Despite all the mistakes her team was making, Gutheridge was still keeping Garaway in the game. She pitched another 1-2-3 inning in the fifth. Chelsi Rothacher led off the sixth for Garaway with a walk. The Pirates were unable to get a bunt down, and Rothacher was eventually forced out at second base on a grounder. Emma Gee came in to run for Reidenbach at first. Once again the Pirates had a problem getting a bunt down as two pitches were fouled off by Sarah Billman, who was given the sign again even though she had two strikes. 

This time Billman came through and advanced Gee over to second base. With the Pirates looking for a hit to tie the game, Gutheridge battled Smith with several fouls balls, but Smith eventually won the battle when she caught Gutheridge looking at a curveball on the outside part of the plate for out number three.

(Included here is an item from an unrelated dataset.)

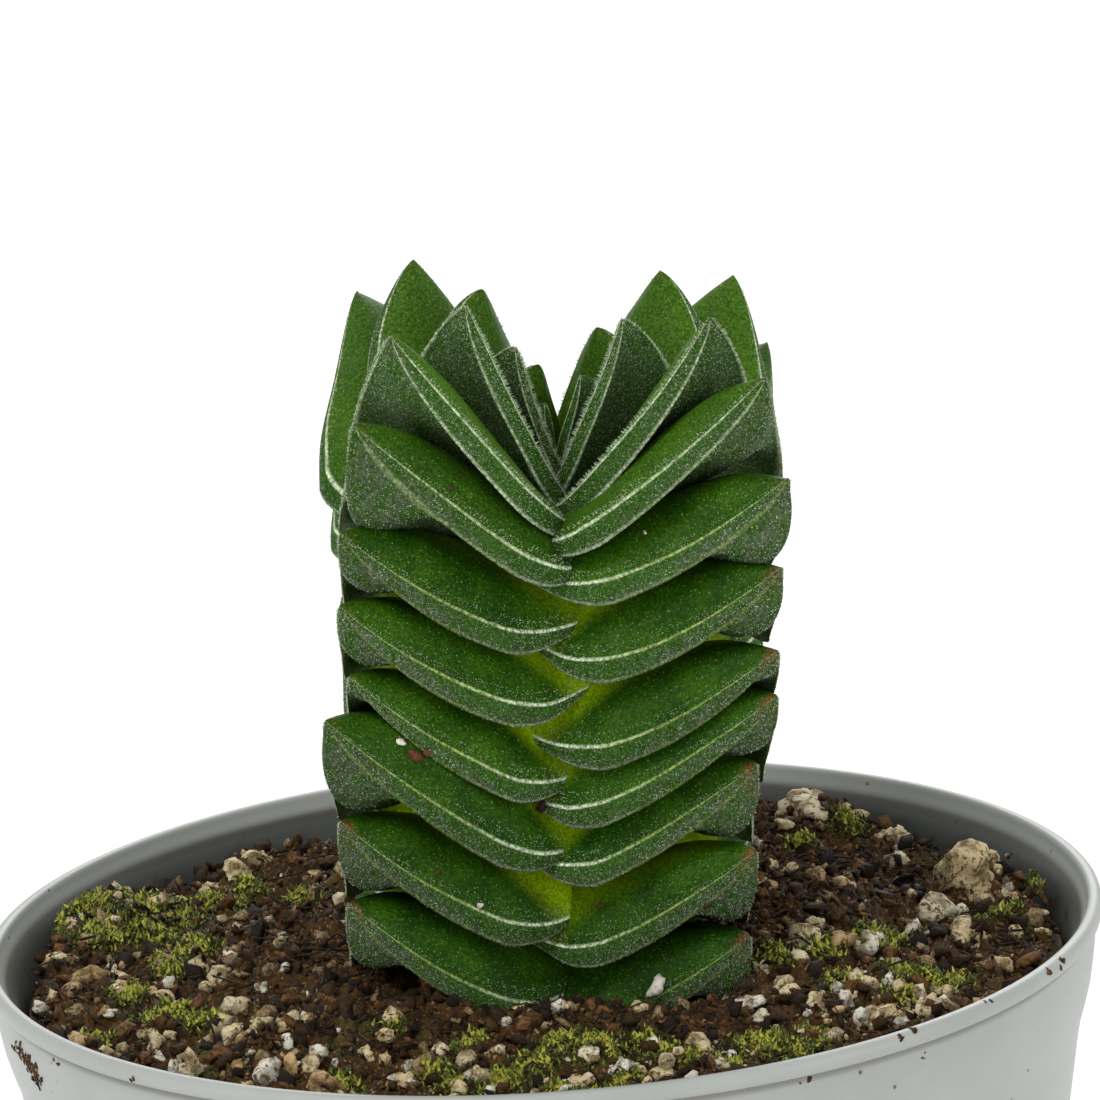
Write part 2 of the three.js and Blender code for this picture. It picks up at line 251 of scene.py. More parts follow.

Smith doubled, and Rippeth singled to start the bottom of the six inning. The Pirates’ defense made a nice play when Donaldson fielded a sharp grounder at third. Donaldson looked the runner back and fired to first for the out. The next ground ball did not go as well though. Cassidy Dobbins hit a routine grounder to short. Both Buckeye Trail runners held on the play. The ball was mishandled once again, never leaving the infield. By the time the Garaway defense recovered, both runners crossed the plate, and the Warriors had seized control of the game with a 6-3 lead. Garaway went down in order in the seventh to end the season.

“Kori pitched a great game,” Koshmider said after the game. “If we just support her with good defense, we could have been the team moving on instead of Buckeye Trail.”

Buckeye Trail (22-3) went on to defeat Richmond Edison (20-9) in the East District Div. III championship. Garaway ended its season with a 15-9 record and will graduate two seniors: Kassidy Reidenbach and Madison Steiner.